En conclusion, C. Pélissier et C. Roelens proposent une relecture originale de l’ouvrage grâce à un système d’encodage catégorisant les diverses contributions selon les trois thèmes qui les unissent. Invitant à naviguer au sein des différents textes, cette conclusion laisse apparaître les points de suspension [1] nécessaires au cheminement d’une réflexion sur l’éthique du numérique et les idéologies qui s’y rattachent, ne pouvant être universelle et finalisée.

La postface de N. Eggert, directrice du centre interdisciplinaire de recherche en éthique de l’université de Lausanne, clôture cet ouvrage rappelant les exigences éthiques d’ordres anthropologiques à tenir face à la numérisation du monde.

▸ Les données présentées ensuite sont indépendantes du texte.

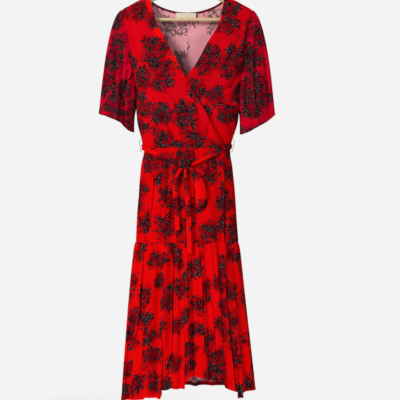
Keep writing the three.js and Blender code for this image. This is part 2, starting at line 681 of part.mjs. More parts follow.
// What hangs from the knot: a tongue-shaped bow loop on the wearer's left and two free ends.
const bowLoop = routeStrip(BOW_LOOP, 'drop', BELT_GRID.loop, LOOP_THICKNESS);
addPiece('belt_bow_loop', bowLoop, printedCloth);
const rightTail = routeStrip(RIGHT_TAIL, 'drop', BELT_GRID.rightTail, TAIL_THICKNESS);
addPiece('belt_tail_right', rightTail, printedCloth);
const leftTail = routeStrip(LEFT_TAIL, 'drop', BELT_GRID.leftTail, TAIL_THICKNESS);
addPiece('belt_tail_left', leftTail, printedCloth);

// A rod along a curve, as an extruded circle of few sides.
function rodAlong(curve, radius, steps, sides) {
  const circle = new THREE.Shape();
  for (let i = 0; i < sides; i += 1) {
    const [x, y] = [radius * Math.cos((TAU * i) / sides), radius * Math.sin((TAU * i) / sides)];
    if (i === 0) circle.moveTo(x, y);
    else circle.lineTo(x, y);
  }
  circle.closePath();
  const rod = new THREE.ExtrudeGeometry(circle, { steps, extrudePath: curve });
  rod.deleteAttribute('normal');
  rod.deleteAttribute('uv');
  return mergeVertices(rod, 1e-3);
}

// Thread loops that carry the belt, one sewn on each side seam.
for (const [name, side] of [['right', -1], ['left', 1]]) {
  const angle = side < 0 ? Math.PI : 0;
  const points = THREAD_LOOP.map(({ drop, lift }) => bodyPoint(BACK, angle, drop, -lift).setY(0));
  const loop = rodAlong(new THREE.CatmullRomCurve3(points), THREAD_RADIUS, 12, 6);
  addPiece(`thread_loop_${name}`, loop, threadYarn);
}

// A closed body through oval rings across X, with its ends closed by a point in their middles.
function ringedBar(rings, sides) {
  const points = [];
  const faces = [];
  for (const { x, top, bottom, thick } of rings) {
    for (let k = 0; k < sides; k += 1) {
      const turn = (TAU * (k + 0.5)) / sides;
      const y = (thick / 2) * signedPower(Math.cos(turn), 0.6);
      const z = ((bottom - top) / 2) * signedPower(Math.sin(turn), 0.8);
      points.push(new THREE.Vector3(x, y, z - (top + bottom) / 2));
    }
  }
  for (let r = 0; r < rings.length - 1; r += 1) {
    for (let k = 0; k < sides; k += 1) {
      const [a, b] = [r * sides + k, r * sides + ((k + 1) % sides)];
      faces.push(a, b, b + sides, a, b + sides, a + sides);
    }
  }
  for (const [r, flip] of [[0, true], [rings.length - 1, false]]) {
    const { x, top, bottom } = rings[r];
    points.push(new THREE.Vector3(x, 0, -(top + bottom) / 2));
    for (let k = 0; k < sides; k += 1) {
      const [a, b] = [r * sides + k, r * sides + ((k + 1) % sides)];
      faces.push(...(flip ? [b, a, points.length - 1] : [a, b, points.length - 1]));
    }
  }
  return closedGeometry(points, faces);
}

function solidOf(geometry) {
  const source = geometry.clone();
  source.deleteAttribute('normal');
  source.deleteAttribute('uv');
  const merged = mergeVertices(source, 1e-3);
  return new wasm.Manifold(new wasm.Mesh({
    numProp: 3,
    vertProperties: merged.attributes.position.array,
    triVerts: Uint32Array.from(merged.index.array),
  }));
}

function geometryOf(solid) {
  const mesh = solid.getMesh();
  const geometry = new THREE.BufferGeometry();
  geometry.setAttribute('position', new THREE.BufferAttribute(mesh.vertProperties, 3));
  geometry.setIndex(new THREE.BufferAttribute(mesh.triVerts, 1));
  return geometry;
}

// The hanger's bent wooden bar, with a seat cut through it for the trouser bar.
const woodRings = [];
for (let i = -WOOD_STEPS; i <= WOOD_STEPS; i += 1) {
  const out = WOOD.reach * Math.sin((Math.abs(i) / WOOD_STEPS) * (Math.PI / 2));
  const edges = rowAt(WOOD_EDGES, 'out', out);
  const atTip = out > WOOD.reach - WOOD_TIP.length;
  const thick = WOOD.thickness * (atTip ? WOOD_TIP.share : 1);
  woodRings.push({ x: Math.sign(i) * out, top: edges.top, bottom: edges.bottom, thick });
}
const seatRadius = TROUSER_BAR.radius + PLAY;
const seatReach = TROUSER_BAR.reach + PLAY;
const seat = new THREE.CylinderGeometry(seatRadius, seatRadius, 2 * seatReach, 12);
seat.rotateZ(Math.PI / 2).translate(0, 0, -TROUSER_BAR.drop);
const wood = solidOf(ringedBar(woodRings, 12)).subtract(solidOf(seat));
addPiece('hanger_arms', geometryOf(wood), paleWood);

const { radius: barRadius, reach: barReach } = TROUSER_BAR;
const bar = new THREE.CylinderGeometry(barRadius, barRadius, 2 * barReach, 12);
bar.rotateZ(Math.PI / 2).translate(0, 0, -TROUSER_BAR.drop);
addPiece('trouser_bar', bar, paleWood);

const ferruleFoot = WOOD_EDGES[0].top - PLAY;
const ferrule = new THREE.CylinderGeometry(FERRULE.radius * 0.8, FERRULE.radius, FERRULE.height, 16);
ferrule.rotateX(Math.PI / 2).translate(0, 0, -ferruleFoot + FERRULE.height / 2);
addPiece('hook_ferrule', ferrule, chromedWire);

// The hook: a stem out of the ferrule that sweeps into a circle open on the wearer's right.
const hookRadius = HOOK.innerRadius + HOOK.wire;
const hookPoints = [
  new THREE.Vector3(0, 0, -(ferruleFoot - FERRULE.height - PLAY)),
  ...HOOK_STEM.map(({ across, drop }) => new THREE.Vector3(across, 0, -drop)),
];
for (let degrees = HOOK.startAngle; degrees <= HOOK.tipAngle; degrees += HOOK.step) {
  const turn = THREE.MathUtils.degToRad(degrees);
  hookPoints.push(new THREE.Vector3(
    hookRadius * Math.cos(turn),
    0,
    hookRadius * Math.sin(turn) - HOOK.innerRadius,
  ));
}
addPiece('hook', rodAlong(new THREE.CatmullRomCurve3(hookPoints), HOOK.wire, 32, 8), chromedWire);

export default dress;
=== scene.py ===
"""A midi wrap dress on its hanger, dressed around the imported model.

Shapes are worked out in millimetres, +Z up, with the origin at the inside of the hook's top and
heights given as drops below it. The front faces -Y, and the wearer's left side is at +X. Meshes
are written in metres.
"""

import math

import bpy
import numpy as np
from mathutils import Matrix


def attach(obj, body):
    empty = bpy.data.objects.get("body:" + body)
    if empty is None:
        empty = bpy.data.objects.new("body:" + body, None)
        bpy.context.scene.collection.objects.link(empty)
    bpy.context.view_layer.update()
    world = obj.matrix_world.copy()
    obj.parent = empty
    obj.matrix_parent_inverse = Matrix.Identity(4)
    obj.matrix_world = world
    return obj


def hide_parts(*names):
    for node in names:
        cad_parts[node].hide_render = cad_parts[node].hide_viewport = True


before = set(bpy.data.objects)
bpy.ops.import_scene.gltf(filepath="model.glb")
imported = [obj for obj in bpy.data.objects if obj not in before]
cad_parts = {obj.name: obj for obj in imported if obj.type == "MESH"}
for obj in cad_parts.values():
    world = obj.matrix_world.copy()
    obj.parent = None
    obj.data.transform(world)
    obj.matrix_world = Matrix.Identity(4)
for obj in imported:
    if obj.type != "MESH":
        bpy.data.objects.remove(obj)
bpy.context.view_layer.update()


# The studio, in metres: a pale round floor that fades out into a pale surround, so that no horizon
# shows, with one large soft light from the upper left of the camera, a weaker one from the right
# and one from behind.

CAMERA_BACK = 2.8  # metres from the plane through the hook
CAMERA_AIM = (0.03965, -0.722)  # across and up, at the middle of the picture
VIEW_WIDTH = 1.22  # metres across the picture at the hook's plane
SENSOR = 36.0
SURROUND = (0.896, 0.896, 0.896, 1)  # what the camera sees behind the dress
AMBIENT = (0.27, 0.27, 0.285, 1)  # what lights the dress from all round
FLOOR_DROP = 1.75
FLOOR_RADIUS = 2.6
FLOOR_SIDES = 96
FLOOR_SOLID = 0.25  # share of the radius from which the floor fades
FLOOR_FADE = 0.6  # share of the radius over which it fades

scene = bpy.context.scene
scene.view_settings.view_transform = "Standard"

camera_data = bpy.data.cameras.new("camera")
camera_data.sensor_width = SENSOR
camera_data.lens = SENSOR * CAMERA_BACK / VIEW_WIDTH
camera = bpy.data.objects.new("camera", camera_data)
camera.location = (CAMERA_AIM[0], -CAMERA_BACK, CAMERA_AIM[1])
camera.rotation_euler = (math.pi / 2, 0, 0)
scene.collection.objects.link(camera)
scene.camera = camera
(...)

Finalement, l’ouvrage atteint son objectif d’une revisite par le prisme de l’éthique compréhensive des thèses importantes de la pensée contemporaine et de la critique des mutations numériques au regard des vulnérabilités humaines. Grâce à sa dimension englobante de par le large spectre d’approches qu’il convoque, cet ouvrage collectif constitue une référence théorique venant interpeler éthiquement les enjeux sociaux et politiques de la numérisation du XXIe siècle. Une de ses forces tient à son caractère multi-référentiel et interdisciplinaire qui cerne ainsi la complexité de son objet au travers de perspectives épistémologiques multiples. De plus, il illustre particulièrement le profit qu’il y a à tirer de se concentrer sur plusieurs lieux éducatifs au regard des diverses idéologies qui les traversent. Quoiqu’on puisse être surpris par la forme affirmative du titre de l’ouvrage puisque nombre d’idéologies antimodernistes finissent par convaincre de l’impossibilité de connecter l’éthique au numérique, l’ensemble des contributions problématise sans les éluder les tensions que recouvre le triptyque. Ce dernier explicite les conditions de sa compatibilité et guide le lectorat vers une compréhension avertie et symbiotique de l’éthique, du numérique et des idéologies. Au-delà de sa visée politique dans le contexte numérique, cet ouvrage replace l’éthique comme pouvoir de problématisation plus global, nécessaire au sein de nos démocraties occidentales où les évolutions idéologiques et morales bouleversent nos repères.

Licence : CC by-nc-nd

Notes

[1En reproduisant ici à dessein une partie du titre de la conclusion de l’ouvrage.